3.) Turn your anxieties into prayers.

Philippians 4:6-7 tells us to let all of our requests be made known to God with an attitude of thanksgiving. Take some time at first to thank him for the things that you do have, (because you might even need to be thankful for the ability to even have the issue your dealing with!) Then place your worry on him. What works best for me is to get down on my knees and try to tell my Father everything that’s weighing heavy on me. Or, write him a letter containing your present worries. Let him know that your giving him control and transferring your anxieties to him! Again, he makes another promise in the same verse –and the peace of God, which surpasses all  understanding, will guard your hearts and your minds in Christ Jesus.” (Phil. 4:7)
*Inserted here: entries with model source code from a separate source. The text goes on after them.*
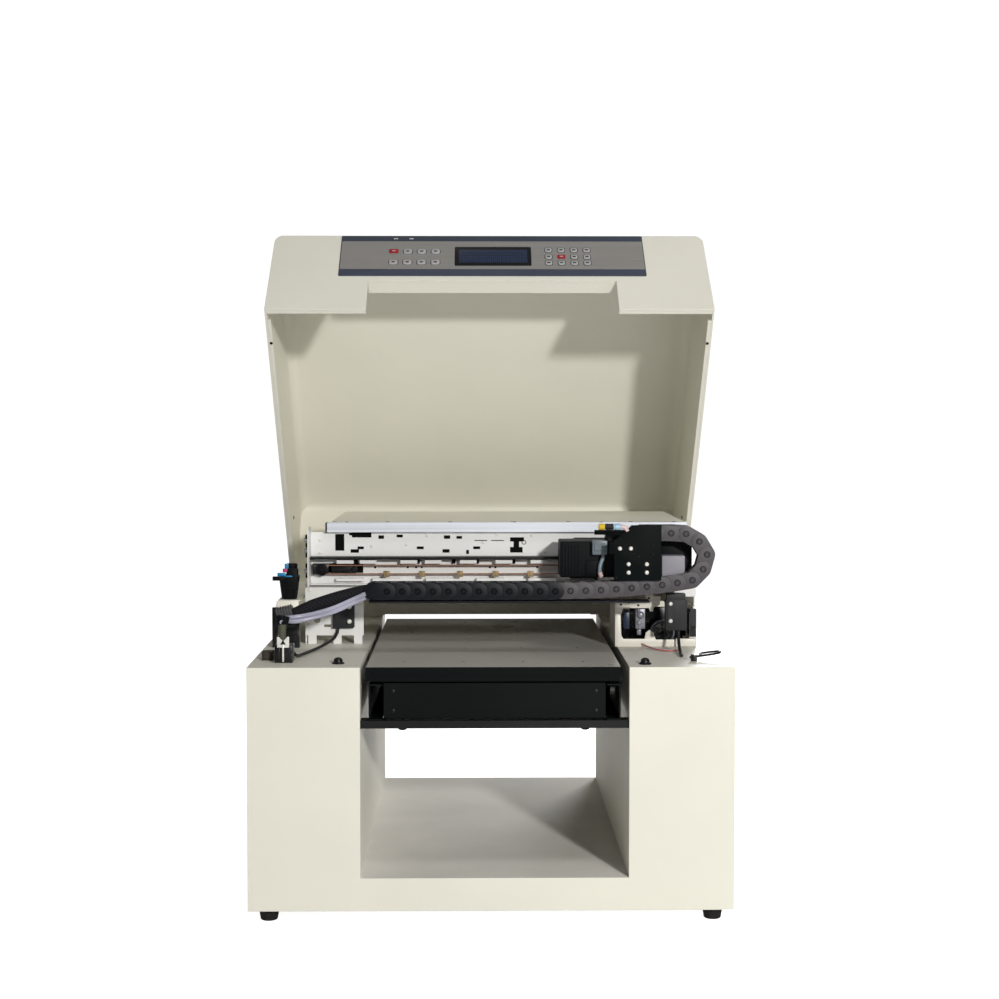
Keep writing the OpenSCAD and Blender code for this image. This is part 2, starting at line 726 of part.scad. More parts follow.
front_panel();
side_panels();
decks();
tunnel_walls();
tunnel_floor();
bottom_plate();
rear_panel();
feet();
rear_bridge();
power_inlet();
fan_frame();
cross_rails();
slide_rails();
main_frame();
top_rail();
guide_shelf();
timing_belt();
drive_motors();
rear_cover();
side_brackets();
side_cover();
waste_cup();
hose_connector();
hose_sleeve();
ink_tubes();
media_sensors();
sensor_cables();
capping_frame();
capping_base();
chain_fixed_run();
deck_knobs();
electronics();
hinge_blocks();
bed_belt();
power_switch();
fan_rotor();
idler_pulley();
drive_pulley();
carriage_plate();
carriage_body();
print_head();
uv_lamp();
ink_dampers();
chain_loop();
chain_upper_a();
chain_upper_b();
chain_upper_c();
bed_box();
slide_blocks();
table_top();
lift_screw();
bed_pulley();
lid_shell();
lid_trim();
control_panel();
power_key();
stop_key();
cap_slider();
pump_wheel();
wire_loop();
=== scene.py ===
"""Looks for the flatbed UV printer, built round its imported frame.

Every piece is in metres in the frame's own place. Places inside the file are
given in millimetres from the middle of the front face at floor level, through
spot(), because that is how the machine is dimensioned.
"""
import json
import math

import bmesh
import bpy
from bpy.props import FloatProperty, FloatVectorProperty, IntProperty, PointerProperty
from mathutils import Matrix, Vector


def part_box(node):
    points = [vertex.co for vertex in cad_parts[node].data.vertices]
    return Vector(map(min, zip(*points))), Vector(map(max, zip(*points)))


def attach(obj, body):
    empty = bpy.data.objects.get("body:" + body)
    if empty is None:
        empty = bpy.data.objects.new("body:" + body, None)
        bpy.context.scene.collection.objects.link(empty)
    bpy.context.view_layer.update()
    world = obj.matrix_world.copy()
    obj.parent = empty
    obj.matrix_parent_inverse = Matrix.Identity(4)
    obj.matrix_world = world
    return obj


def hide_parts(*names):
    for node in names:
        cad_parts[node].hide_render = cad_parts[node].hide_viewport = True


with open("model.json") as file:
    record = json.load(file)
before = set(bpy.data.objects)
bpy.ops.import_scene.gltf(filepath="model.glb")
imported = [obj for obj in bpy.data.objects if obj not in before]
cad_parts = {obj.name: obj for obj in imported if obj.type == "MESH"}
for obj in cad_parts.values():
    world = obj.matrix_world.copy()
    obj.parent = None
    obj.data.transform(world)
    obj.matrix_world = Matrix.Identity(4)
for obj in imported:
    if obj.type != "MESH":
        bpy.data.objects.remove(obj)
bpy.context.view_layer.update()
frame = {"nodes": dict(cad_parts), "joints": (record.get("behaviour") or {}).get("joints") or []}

bl_info = {
    "name": "Flatbed UV Printer",
    "version": (1, 0, 0),
    "blender": (4, 5, 0),
    "location": "View3D > Sidebar > UV Printer",
    "description": "Builds the finish and the fine pieces of a flatbed UV printer",
    "category": "Object",
}

MM = 0.001
FRONT_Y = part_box("front_panel")[0][1]
JOINTS = {joint["name"]: joint for joint in frame["joints"]}
LID_PIVOT = Vector(JOINTS["lid_hinge"]["pos_m"])
LID_TURN = Matrix.Rotation(-math.radians(JOINTS["lid_hinge"]["range_deg"][1]), 4, "X")
HINGE_Z = LID_PIVOT.z / MM
SHARP = math.radians(38)


# ---- places ----

def spot(x, y, z):
    """A place in metres, from millimetres off the middle of the front face at floor level."""
    return Vector((x * MM, FRONT_Y + y * MM, z * MM))


def lid_opened(mesh):
    """Swings a mesh from the closed place of the lid to the open place it rests in."""
    turn = Matrix.Translation(LID_PIVOT) @ LID_TURN @ Matrix.Translation(-LID_PIVOT)
    mesh.transform(turn)


# ---- settings ----

def colour_property(label, hint, default):
    """A colour that a user can change."""
    return FloatVectorProperty(name=label, description=hint, subtype="COLOR", size=3,
                               min=0.0, max=1.0, default=default)


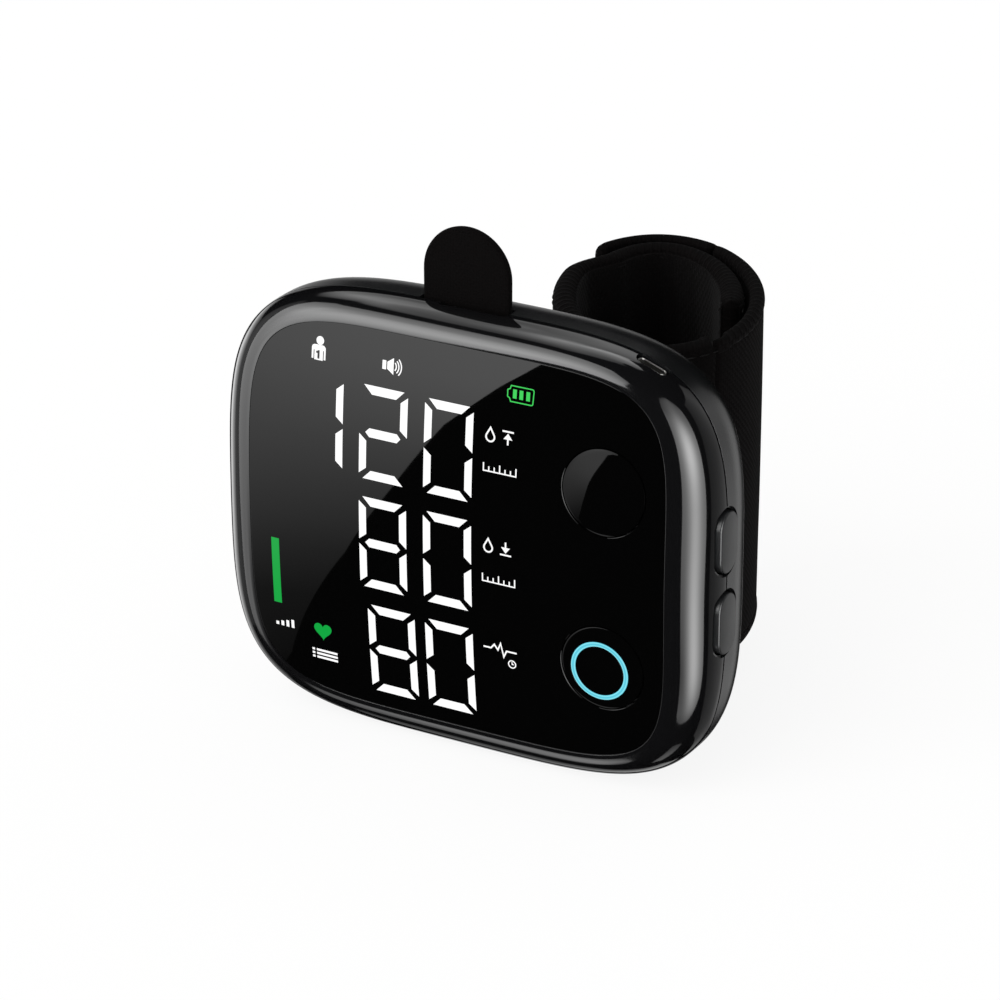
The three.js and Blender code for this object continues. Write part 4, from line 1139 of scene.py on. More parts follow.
signs_left = 5.5
signs_right = 11.25
drop_x = 6.6
arrow_x = 9.6
beat = [(0, 0), (1.3, 0), (1.9, 0.7), (2.5, -0.1), (3.0, 1.1), (3.5, -1.1), (4.0, 0), (5.75, 0)]
beat_level = -16.0
clock_x, clock_z = 10.4, -18.05
pressure_signs = []
for level, way, scale_level in ((19.0, 1, 13.2), (1.2, -1, -4.8)):
    pressure_signs.append(drop_sign(drop_x, level))
    pressure_signs += arrow_sign(arrow_x, level, way)
    pressure_signs += scale_sign(signs_left, signs_right, scale_level)
pressure_signs += [
    stroke([(signs_left + x, z + beat_level) for x, z in beat], thin),
    stroke(arc((clock_x, clock_z), 0.62, 0, 345, 23), 0.18, True),
    stroke([(clock_x, clock_z + 0.4), (clock_x, clock_z), (clock_x + 0.3, clock_z)], 0.16),
]
film("pressure_signs", pressure_signs, white_light)

# A list for the memory, and a row of rising bars under the level bar
list_line = 0.36
list_levels = (-24.25, -24.9, -25.55)
rising_left, rising_low, rising_pitch, rising_width = -32.3, -21.3, 0.95, 0.5
film("memory_signs", [
    *(bar(-25.8, z, -25.35, z + list_line) for z in list_levels),
    *(bar(-25.0, z, -21.2, z + list_line) for z in list_levels),
    *(
        bar(x, rising_low, x + rising_width, rising_low + 0.55 + 0.28 * k)
        for k, x in ((k, rising_left + rising_pitch * k) for k in range(4))
    ),
], white_light)

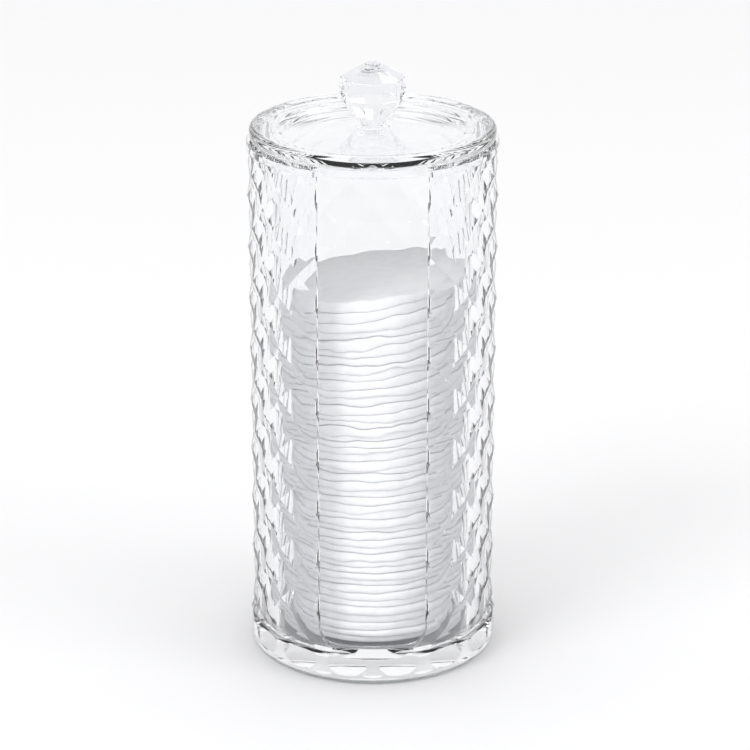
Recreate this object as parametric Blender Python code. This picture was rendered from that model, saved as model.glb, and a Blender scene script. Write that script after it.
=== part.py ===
"""A clear cotton pad dispenser: a diamond-cut container with a front slot, a plug-in lid with a cut crystal knob,
and the stack of cotton pads inside. Metres, +Z up. The origin is on the table under the container's axis, and the
slot faces -Y."""

import math

import bmesh
import bpy
from mathutils import Vector

# Fits and cuts
fit_gap = 0.0003
cut_overrun = 0.002
merge_distance = 0.00001

# Container
rim_radius = 0.0375
container_height = 0.1608
wall_thickness = 0.0045
floor_thickness = 0.009
lip_height = 0.0021
foot_recess_depth = 0.0006
foot_width = 0.0035
turned_sides = 60
turned_offset = math.radians(1.7)

# Diamonds cut into the container's outside
diamond_columns = 15
diamond_pitch = 0.01615
diamond_inset = 0.0001
diamond_depth = 0.0013
lowest_node_height = 0.0071

# Base ring
ring_height = 0.0096
ring_stand_out = 0.0006
ring_top_bevel = 0.0009
ring_lean = 0.0004
ring_lean_height = 0.0052
ring_node_stand_out = 0.0003

# Front slot
slot_width = 0.0318
slot_sill_above_floor = 0.0017
slot_corner_radius = 0.005
slot_corner_steps = 5

# Lid
lid_inset = 0.0009
lid_thickness = 0.0042
lid_edge_radius = 0.0016
lid_edge_steps = 4
plug_depth = 0.0033
plug_wall = 0.0025
plug_step_width = 0.0024
panel_hollow = 0.0012
panel_slope_width = 0.0031
boss_radius = 0.0048

# Knob
knob_radius = 0.0099
knob_sides = 8
girdle_height = 0.006
crown_height = 0.0041
table_radius = 0.0022
pavilion_height = 0.0071
neck_radius = 0.0037
foot_radius = 0.0041
foot_height = 0.0008
foot_sides = 24
peg_radius = 0.0021
socket_floor_thickness = 0.0016

# Cotton pads
pad_count = 46
pad_side_clearance = 0.0046
stack_height = 0.109
pad_edge_width = 0.0019
pad_sides = 24
pad_drift = 0.0005
wave_height = 0.0003
lean_right_share = 0.14
lean_back_share = -0.05
top_fluff_share = 0.55
top_fluff_power = 8
uneven_share = 0.16

bore_radius = rim_radius - wall_thickness
node_radius = rim_radius - diamond_inset
half_turn_step = math.pi / diamond_columns
lip_bottom = container_height - lip_height
lid_bottom = container_height + fit_gap
lid_top = lid_bottom + lid_thickness
plug_bottom = lid_bottom - plug_depth
socket_bottom = plug_bottom + socket_floor_thickness
pad_radius = bore_radius - pad_side_clearance


def clear_scene():
    for item in list(bpy.data.objects):
        bpy.data.objects.remove(item, do_unlink=True)


def make_material(name, colour, roughness, transmission=0.0, ior=1.49):
    material = bpy.data.materials.new(name)
    material.use_nodes = True
    shader = material.node_tree.nodes["Principled BSDF"]
    shader.inputs["Base Color"].default_value = (*colour, 1.0)
    shader.inputs["Roughness"].default_value = roughness
    shader.inputs["Metallic"].default_value = 0.0
    shader.inputs["Transmission Weight"].default_value = transmission
    shader.inputs["IOR"].default_value = ior
    material.diffuse_color = (*colour, 1.0)
    return material


def add_object(name, mesh_data, material=None):
    item = bpy.data.objects.new(name, mesh_data)
    bpy.context.scene.collection.objects.link(item)
    if material:
        mesh_data.materials.append(material)
    return item


def mesh_from(name, points, faces):
    mesh = bpy.data.meshes.new(name)
    mesh.from_pydata([tuple(p) for p in points], [], faces)
    work = bmesh.new()
    work.from_mesh(mesh)
    bmesh.ops.recalc_face_normals(work, faces=work.faces)
    work.to_mesh(mesh)
    work.free()
    return mesh


def ring_of_points(radius, height, sides, turn=0.0):
    """Points round the axis, the first one on -Y turned by the given angle."""
    angles = [turn + 2 * math.pi * k / sides for k in range(sides)]
    return [Vector((radius * math.sin(a), -radius * math.cos(a), height)) for a in angles]


def turned_mesh(name, profile, sides, turn=turned_offset):
    """Turns an outline of (radius, height) pairs that starts and ends on the axis into a closed solid. Round bodies
    are turned by a small offset, so that their own edges keep clear of the diamonds' lines."""
    first, last = profile[0], profile[-1]
    rings = profile[1:-1]
    points = [Vector((0, 0, first[1]))]
    for radius, height in rings:
        points += ring_of_points(radius, height, sides, turn)
    points.append(Vector((0, 0, last[1])))
    end = len(points) - 1
    faces = []
    for k in range(sides):
        after = (k + 1) % sides
        faces.append((0, 1 + after, 1 + k))
        for level in range(len(rings) - 1):
            low = 1 + level * sides
            high = low + sides
            faces.append((low + k, low + after, high + after, high + k))
        low = 1 + (len(rings) - 1) * sides
        faces.append((low + k, low + after, end))
    return mesh_from(name, points, faces)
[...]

4.) Fulfill our responsibilities

When we fail to perform our duties, we sometimes end up with anxiety-causing situations. For example, a person who fails to maintain his car will typically end up with a vehicle that doesn’t work properly.

Those who neglect their responsibilities will face many unnecessary hardships in life. Let’s look at this biblical principle as it relates to money. In Matthew 6:25-34, Jesus promises that the Father will provide for our basic needs. But Scripture also teaches that in most cases, believers have a role to play in meeting financial commitments (2 Thess. 3:10).

  • Proverbs 10:4 tells us that “A slack hand causes poverty, but the hands of the diligent makes rich.”
  • The Apostle Paul also had an outside job for a living so that he would not be a burden on anyone, and he encourages us to do our work quietly and earn our own living.  (2 Thess. 3:7-9)

Taking responsibility doesn’t guarantee a resolution to the problem. If the situation doesn’t resolve, you can still find supernatural peace by applying the concepts in the rest of this study.

Worry can cripple us emotionally and hinder our productivity. OR it can drive us to prayer and prompt our spiritual growth. Choose to respond to worry in a way that aligns with scripture. Not only will the Lord be glorified, but you will be set free from anxiety’s paralyzing grip!